If I had to guess about the real world, Krait will be a lot faster than the Cortex-A9, but the Cortex-A15 will be significantly faster than Krait (at least on integer workloads). Part of that advantage is simply clock speeds; Qualcomm can say all they want about Krait being competitive there, but the reality is it'll launch at 1.5GHz on TSMC 28LP (supposedly scaling up to 1.7-2GHz later though) whereas OMAP5 will run the A15 at 2GHz on UMC 28LP. ST-E A9600 will run at up to 2.5GHz on GF 28SLP (High-K without SiGe) whereas the APQ8064 quad-core will also run at up 2.5GHz but on a TSMC 28HPM (High-K *with* SiGe) process. However, I suspect Krait will also be significantly more power efficient than A15, and I suspect this will also affect performance: while the A9600 can run at up to 2.5GHz, it won't reach that high with both cores on for power reasons, and will be subject to thermal throttling (especially when running at the same time as the 200GFlops+ Rogue GPU!) much more often than the MSM8960. Therefore the increased power efficiency could result in slightly closer performance than you would expect when limited to a smartphone TDP - on a tablet, I don't think the power advantage will help as much for performance.
Krait is still clearly a very impressive core though, and I look forward to learning even more about it if Qualcomm ever gives more details, or when it's publicly available otherwise.
---
GPU: Exact same core clocked 50% higher (400MHz vs 266MHz - ala Exynos 45->32nm but without the High-K!) but with feature (e.g. MRT and sRGB) improvements to support DX9_3 and supposedly significant driver improvements.
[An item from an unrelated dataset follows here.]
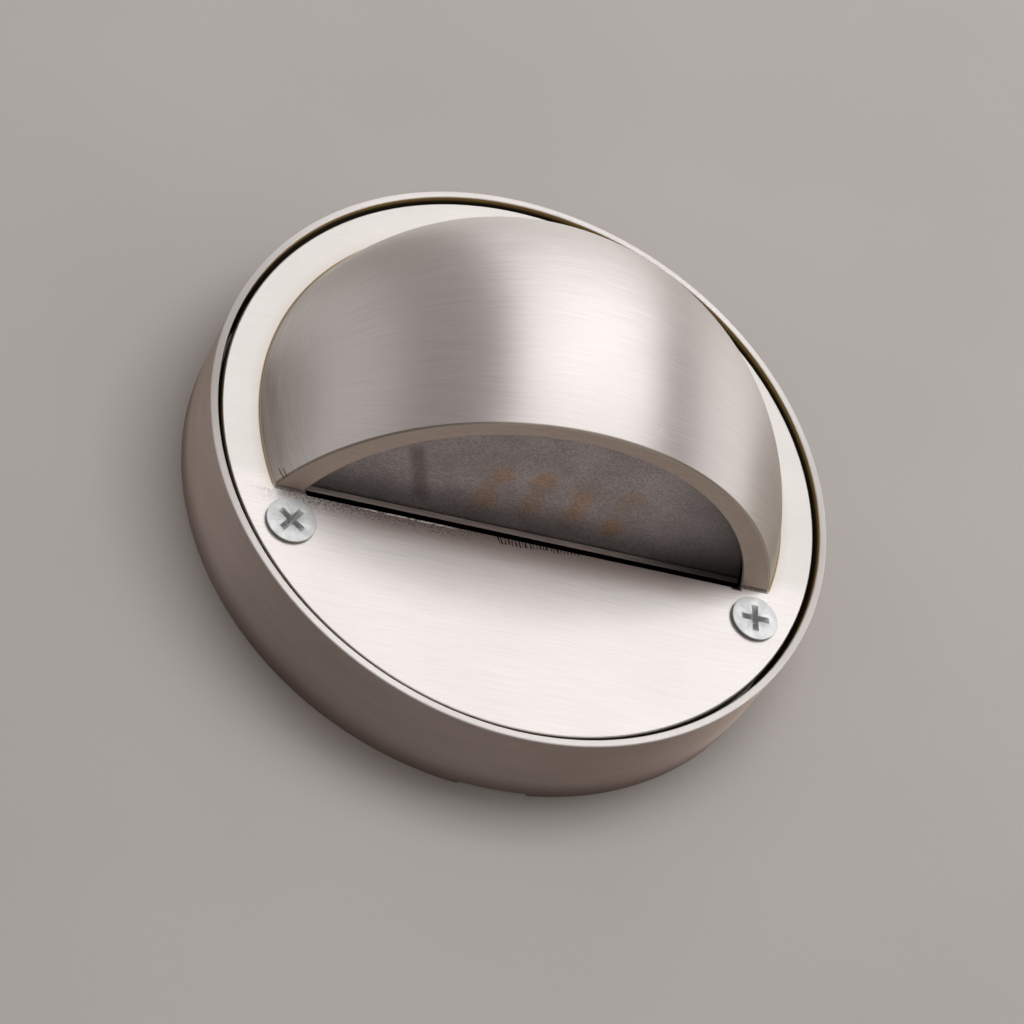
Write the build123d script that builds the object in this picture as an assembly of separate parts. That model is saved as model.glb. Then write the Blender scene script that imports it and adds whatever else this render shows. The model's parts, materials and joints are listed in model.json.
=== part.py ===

Cellular: It's the same core as the 28nm MDM9615 and supports LTE Release 9 features (just like MDM6600 supported Release 7 HSPA+ features without being 21Mbps). Very interestingly it still supports simultaneous 1x Voice and LTE data for CDMA networks. This is presumably without a secondary RF chip so it's fair to say there's a separate 1.25MHz RF chain for 1x in addition to the 10+10MHz RF chains for LTE and/or DC-HSPA (all downlink, obviously it'd FDD so extra MHz on uplink).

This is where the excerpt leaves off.